__What to produce__:
Search the material for the string "collection" and copy each line where it occurs.

##########

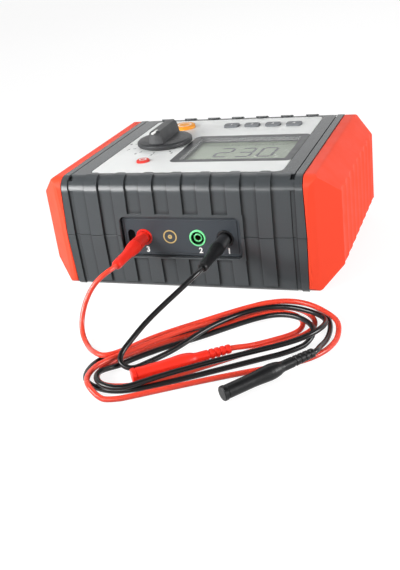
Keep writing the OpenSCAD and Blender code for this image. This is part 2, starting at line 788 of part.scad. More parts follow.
module feet() color("#202122") {
  for (x = [-foot_x, foot_x], y = [-foot_y, foot_y]) translate([x, y, 0])
    rotate_extrude($fn = 48)
    polygon([[0, 0], [5, 0], [6, 1], [6, 2.5], [0, 2.5]]);
}

// Leads

// plug from the socket face outwards, drawn along its axis
module plug_form() {
  s = plug_len / 44.8;
  ring = [for (i = [0:5]) let (z = 3.2 + 2.1 * i, r = 4.2 + 0.07 * i)
    each [[r, z], [r - 0.25, z + 0.3], [r - 0.25, z + 0.6], [r, z + 0.9]]];
  difference() {
    rotate_extrude($fn = 64) polygon(concat([[0, 0], [4.15, 0]], ring, [[4.6, 16.4 * s],
      [4.55, 18.4 * s], [4.3, 21 * s], [3.85, 24 * s], [3.45, 26.6 * s], [3.3, 29 * s],
      [3.2, 33 * s], [3.15, plug_len - 1.6], [2.95, plug_len - 0.6], [2.5, plug_len],
      [0, plug_len]]));
    translate([0, 0, -1]) cylinder(d = 3.8, h = 7, $fn = 48);
  }
  translate([0, 0, -14]) difference() {
    cylinder(d = 8.3, h = 14.5, $fn = 64);
    translate([0, 0, -1]) cylinder(d = 6.3, h = 16, $fn = 64);
  }
}

module at_plug(x) {
  translate([x, -(hd - 2.3), socket_z]) rotate([90, 0, 0]) children();
}

// split spring pin of a plug
module plug_pin() {
  difference() {
    union() {
      cylinder(d = 3.8, h = 6, $fn = 48);
      translate([0, 0, -13]) cylinder(d = contact_d - 0.1, h = 13, $fn = 48);
      translate([0, 0, -14]) cylinder(d1 = 2.4, d2 = contact_d - 0.1, h = 1, $fn = 48);
    }
    translate([0, 0, -9]) cube([0.5, 8, 7], center = true);
  }
}

module red_plug() color("#f23826") at_plug(red_x) plug_form();

module red_plug_pin() color("#c9a24a") at_plug(red_x) plug_pin();

module black_plug() color("#1c1d1f") at_plug(black_x) plug_form();

module black_plug_pin() color("#c9a24a") at_plug(black_x) plug_pin();

// free connector, drawn from the cord end of its sleeve to the flanged tip
module conn_form() {
  m = conn_len;
  ring = [for (i = [0:3]) let (z = 0.6 + 3.2 * i, r = 2.65 + 0.08 * i)
    each [[r, z], [r + 0.05, z + 1.8], [r - 0.4, z + 2.1], [r - 0.4, z + 3]]];
  rotate_extrude($fn = 56) polygon(concat([[0, 0], [2.3, 0]], ring, [[2.95, 13.6],
    [3, 20], [3.2, 21.2], [3.8, 22.9], [4.2, 24.8], [4.45, 27], [4.5, 29], [4.35, 31.6],
    [4.05, 35.6], [3.88, 39.4], [3.85, m - 3.1], [3.6, m - 2.9], [3.6, m - 2.4],
    [4.15, m - 2.2], [4.15, m - 0.4], [3.8, m], [0, m]]));
}

// places a connector with its axis from the cord end to the tip
module between(p, q) {
  d = q - p;
  translate(p) rotate([0, acos(d[2] / norm(d)), atan2(d[1], d[0])]) children();
}

module red_connector() color("#f23826") between(red_end, red_tip) conn_form();

module black_connector() color("#1c1d1f") between(black_end, black_tip) conn_form();

// one tube with eight sides along the points of a lead
module cord_tube(pts, first, last) {
  n = len(pts);
  tan_at = [for (i = [0:n - 1]) i == 0 ? first : i == n - 1 ? last :
    unit(unit(pts[i + 1] - pts[i]) + unit(pts[i] - pts[i - 1]))];
  ring = [for (i = [0:n - 1]) let (t = tan_at[i], s = unit(cross(t, [0, 0, 1])), u = cross(s, t))
    each [for (k = [0:7]) let (a = 45 * k + 22.5)
      pts[i] + cord_r * (cos(a) * s + sin(a) * u)]];
  sides = [for (i = [0:n - 2], k = [0:7])
    [8 * i + k, 8 * i + (k + 1) % 8, 8 * i + 8 + (k + 1) % 8, 8 * i + 8 + k]];
  polyhedron(points = ring, faces = concat([[for (k = [0:7]) 7 - k]], sides,
    [[for (k = [0:7]) 8 * (n - 1) + k]]), convexity = 12);
}

module red_cord() color("#f23826")
  cord_tube(red_path, [0, -1, 0], unit(red_tip - red_end));

module black_cord() color("#1c1d1f")
  cord_tube(black_path, [0, -1, 0], unit(black_tip - black_end));

front_case();
rear_case();
left_cheek();
right_cheek();
cheek_screws();
terminal_panel();
red_socket();
green_socket();
black_socket();
contact_tubes();
port_window();
terminal_board();
display_overlay();
display_window();
lcd_module();
main_board();
board_screws();
switch_body();
knob_shaft();
selector_knob();
knob_pointer();
soft_key_1();
soft_key_2();
soft_key_3();
soft_key_4();
power_key();
start_button();
tact_switches();
relays();
transformer();
capacitors();
buzzer();
fuse_link();
fuse_clips();
battery_cells();
battery_contacts();
battery_cover();
cover_screws();
case_screws();
feet();
red_plug();
red_plug_pin();
red_cord();
red_connector();
black_plug();
black_plug_pin();
black_cord();
black_connector();
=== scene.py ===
"""Installation tester lying on its back, two test leads plugged in and coiled before it."""
import math

import bpy
import numpy as np
from mathutils import Matrix


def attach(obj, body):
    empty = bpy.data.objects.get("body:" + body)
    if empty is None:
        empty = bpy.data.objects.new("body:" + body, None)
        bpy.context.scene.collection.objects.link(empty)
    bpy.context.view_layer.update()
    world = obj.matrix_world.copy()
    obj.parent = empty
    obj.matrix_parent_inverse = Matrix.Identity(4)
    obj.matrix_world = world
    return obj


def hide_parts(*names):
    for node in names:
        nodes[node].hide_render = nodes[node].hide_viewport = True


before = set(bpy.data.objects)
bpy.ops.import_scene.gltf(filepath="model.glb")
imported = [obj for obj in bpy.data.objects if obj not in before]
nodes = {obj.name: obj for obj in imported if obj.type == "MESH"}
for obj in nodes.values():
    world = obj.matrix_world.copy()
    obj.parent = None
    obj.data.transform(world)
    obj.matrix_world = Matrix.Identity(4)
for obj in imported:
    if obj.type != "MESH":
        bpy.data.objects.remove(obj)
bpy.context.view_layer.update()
MM = 0.001
scene = bpy.context.scene
scene.view_settings.view_transform = "Standard"


# ---- Camera and studio ----
# The picture is taken from above the right front corner, with the camera turned a
# little about its own axis. The table and the room are white, and the lamps are soft:
# two in front and one at each side and at the back.
YAW, PITCH, ROLL = (math.radians(a) for a in (22.424, 24.892, -7.543))
back = np.array([math.sin(YAW) * math.cos(PITCH), -math.cos(YAW) * math.cos(PITCH),
                 math.sin(PITCH)])
level = np.cross(-back, [0, 0, 1])
level /= np.linalg.norm(level)
rise = np.cross(level, -back)
across = math.cos(ROLL) * level + math.sin(ROLL) * rise
upward = -math.sin(ROLL) * level + math.cos(ROLL) * rise
eye = bpy.data.cameras.new("eye")
eye.sensor_fit = "VERTICAL"
eye.sensor_height = 36
eye.sensor_width = 36
eye.lens = 51.487
eye.clip_start = 0.01
camera = bpy.data.objects.new("eye", eye)
turn = np.eye(4)
turn[:3, 0], turn[:3, 1], turn[:3, 2] = across, upward, back
turn[:3, 3] = np.array([196.95, -532.4, 232.6]) * MM
camera.matrix_world = Matrix(turn.tolist())
scene.collection.objects.link(camera)
scene.camera = camera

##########

__Response for this exercise__:
        bpy.context.scene.collection.objects.link(empty)
scene.collection.objects.link(camera)